18. The Presenting Officer submitted that the grounds of application should be given weight. He submitted that the skeleton argument produced is necessary for the judge's findings in his decision to make sense, as the risk findings are not clear from the decision. He submitted that when the Appellant was young he was recruited by the LTTE as were many Tamils. He was detained post-conflict but he submitted, there is nothing to show that he would now be of interest to the authorities and he submitted that the decision is inadequately reasoned by the judge and I was asked to set it aside.
Decision and Reasons
19. I have to decide if there is a material error of law in the First-tier Judge's decision. The grounds refer to the judge's mis-application of paragraph 356(9) of the said case of GJ and Others and refer to him failing to give adequate reasons for finding that the Appellant would be considered a threat to the integrity of Sri Lanka.
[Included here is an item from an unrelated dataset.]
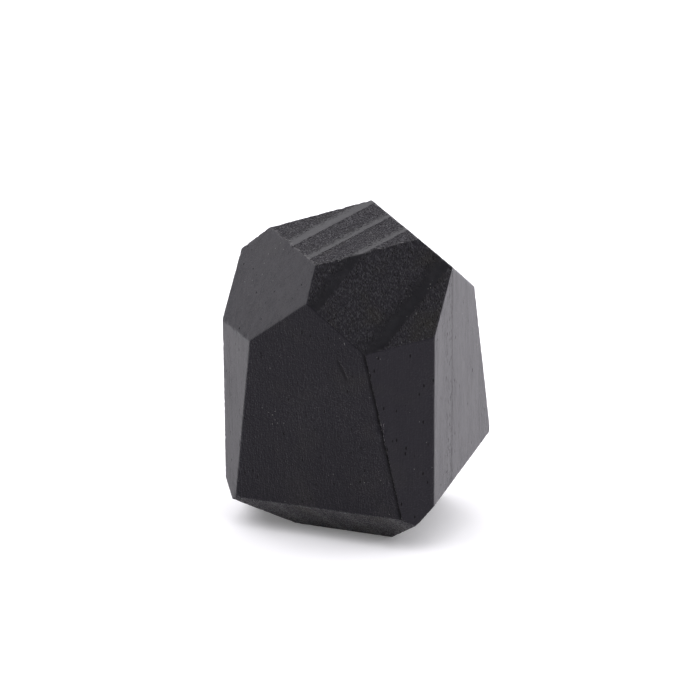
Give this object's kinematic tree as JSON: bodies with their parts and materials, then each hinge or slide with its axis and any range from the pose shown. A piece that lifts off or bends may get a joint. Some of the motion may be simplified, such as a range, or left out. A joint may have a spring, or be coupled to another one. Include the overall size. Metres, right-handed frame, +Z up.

They also refer to the judge's statement that he is giving minimum weight to Section 8 issues.
20. I shall deal with Section 8 first of all. The judge correctly states that the Appellant claimed asylum the day after he arrived in the United Kingdom. This does not mean that Section 8 does not apply. It is clear that the judge knows that the appellant spent eleven days in France before coming to the United Kingdom (paragraph 2) and that he was with an agent. The judge has not made reference to this when considering Section 8. Counsel states that the Appellant could do nothing because he was with an agent but Section 8 has to be considered when credibility is assessed and to state, as the judge does at paragraph 7, that he was asked to attach minimum weight to any Section 8 findings when assessing the credibility of the claim and he does so accordingly, must be an error of law. It is necessary in all cases to consider Section 8. Although it in itself is not determinative it must be taken into account when credibility is assessed.
21. The judge states that he accepts the Appellant's evidence that he was forcibly recruited into the LTTE in 2008 and when the war ended he surrendered to the Sri Lankan Army. This is a very common story. This does not single out the Appellant. His evidence is that he started to attend LTTE meetings in 2002 and his father started to help the LTTE. When the appellant surrendered in 2009 at the end of the war, he was detained until he was set free on a bribe. Based on this the judge found that on return to Sri Lanka "It is more than reasonably likely that the Appellant's name would be on a "watch list" so he would be closely monitored and checks would be made on him on return." He then found the Appellant "would be perceived as being a threat to the integrity of his country as a single state or would be perceived to have a significant role in relation to post-conflict Tamil separatism within the diaspora and in connection with the renewal of hostilities within Sri Lanka." The judge has made these statements but has not reasoned them. Based on the evidence before him he was not entitled to come to these conclusions. The war in Sri Lanka ended in 2009 and this Appellant's history is the history of many young Tamil men in Sri Lanka and is consistent with the objective evidence but these men are not perceived as being a threat to Sri Lanka as a single state. This Appellant does not fall into one of the risk categories.
22. I accept that the judge has given considerable weight to the appellant's mental health issues but the case of GJ and Others had not been followed.
23. The judge has not considered the claim on human rights issues, based on the appellant's mental health problems.
24. There are errors of law in the judge's decision. Based on what was before him he was not entitled to reach his decision. He has not considered adequately, Section 8 or the country guidance or the background evidence relating to Sri Lanka.
Notice of Decision
1. There are material errors of law in the First-tier Judge's decision and the decision promulgated on 27th October 2015 must be set aside.
2. No findings of the First-tier Tribunal can stand. Under s.12 (2) (b) (i) of the 2007 Act and Practice Statement 7.2 the nature and extent of judicial fact finding necessary for the decision to be remade is such that it is appropriate to remit the case to the First-tier Tribunal. The member(s) of the First-tier Tribunal chosen to reconsider the case are not to include Judge Andonian.
3. Anonymity has been directed.
Direction Regarding Anonymity - Rule 14 of the Tribunal Procedure (Upper Tribunal) Rules 2008
Unless and until a Tribunal or court directs otherwise, the Appellant is granted anonymity. No report of these proceedings shall directly or indirectly identify him or any member of their family. This direction applies both to the Appellant and to the Respondent. Failure to comply with this direction could lead to contempt of court proceedings.